28% Maximum income for housing (Front-end DTI)
36% Maximum income for all debt (Back-end DTI)
20% Ideal down payment to avoid PMI

Understanding the 28/36 Rule

Lenders typically use two primary ratios to determine how much they are willing to lend you. These are known as Debt-to-Income (DTI) ratios.

If you have a high amount of existing debt, the 36% rule will be the limiting factor. If you have very little debt, the 28% rule will define your budget.

The Affordability Formula

Our calculator performs a series of reverse calculations to find the home price. Here is a simplified version of the logic:

Max Monthly Payment = Min( (Income / 12 * 0.28), (Income / 12 * 0.36) - Monthly Debt ) Mortgage Amount = (Monthly Payment - Taxes - Insurance) / [ (i(1+i)^n) / ((1+i)^n - 1) ] Home Price = Mortgage Amount + Down Payment

Key Factors That Influence Your Budget

Beyond your salary, several variables significantly impact how much home you can buy:

  1. Interest Rates: Even a 1% change in interest rates can shift your buying power by tens of thousands of dollars. Higher rates mean higher monthly payments for the same loan amount.
  2. The Down Payment: A larger down payment reduces the loan amount, which lowers your monthly interest costs. Also, if you put down 20% or more, you typically avoid Private Mortgage Insurance (PMI), saving you $100–$300 per month.
  3. Property Taxes and Insurance: These vary wildly by location. In states like New Jersey or Texas, property taxes can add $600+ to your monthly payment, whereas in other states, it might be less than $200.
  4. Credit Score: Your credit score directly dictates the interest rate you receive. A "Perfect" score (800+) can save you hundreds of dollars every month compared to a "Fair" score (640).

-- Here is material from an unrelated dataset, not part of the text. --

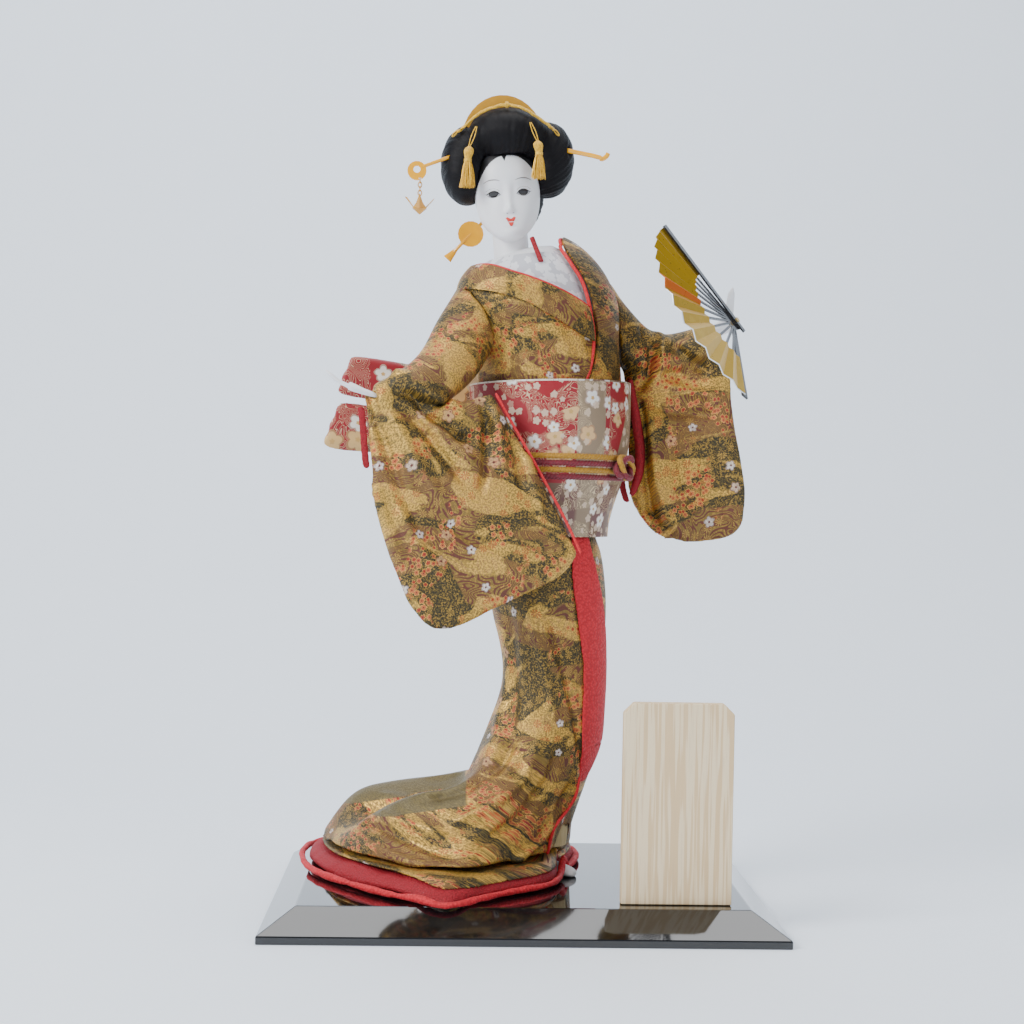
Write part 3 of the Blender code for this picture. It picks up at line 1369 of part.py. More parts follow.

Tips for Increasing Your Buying Power

If the results from the calculator are lower than you hoped, consider these strategies before starting your home search:

1. Aggressively Pay Down Debt: Reducing your car payment or credit card balances directly increases your "Back-End" DTI ratio, allowing more of your income to be allocated to a mortgage.

2. Boost Your Credit Score: Spend 6–12 months cleaning up your credit report. Disputing errors and keeping credit utilization low can bump you into a better interest rate tier.

3. Save for a Larger Down Payment: While 3.5% (FHA) or 3% (Conventional) loans are common, saving more reduces your monthly burden and can eliminate PMI.

4. Consider "Hidden" Costs: Remember that owning a home involves maintenance, utilities, and repairs. Experts recommend budgeting 1% of the home's value annually for maintenance.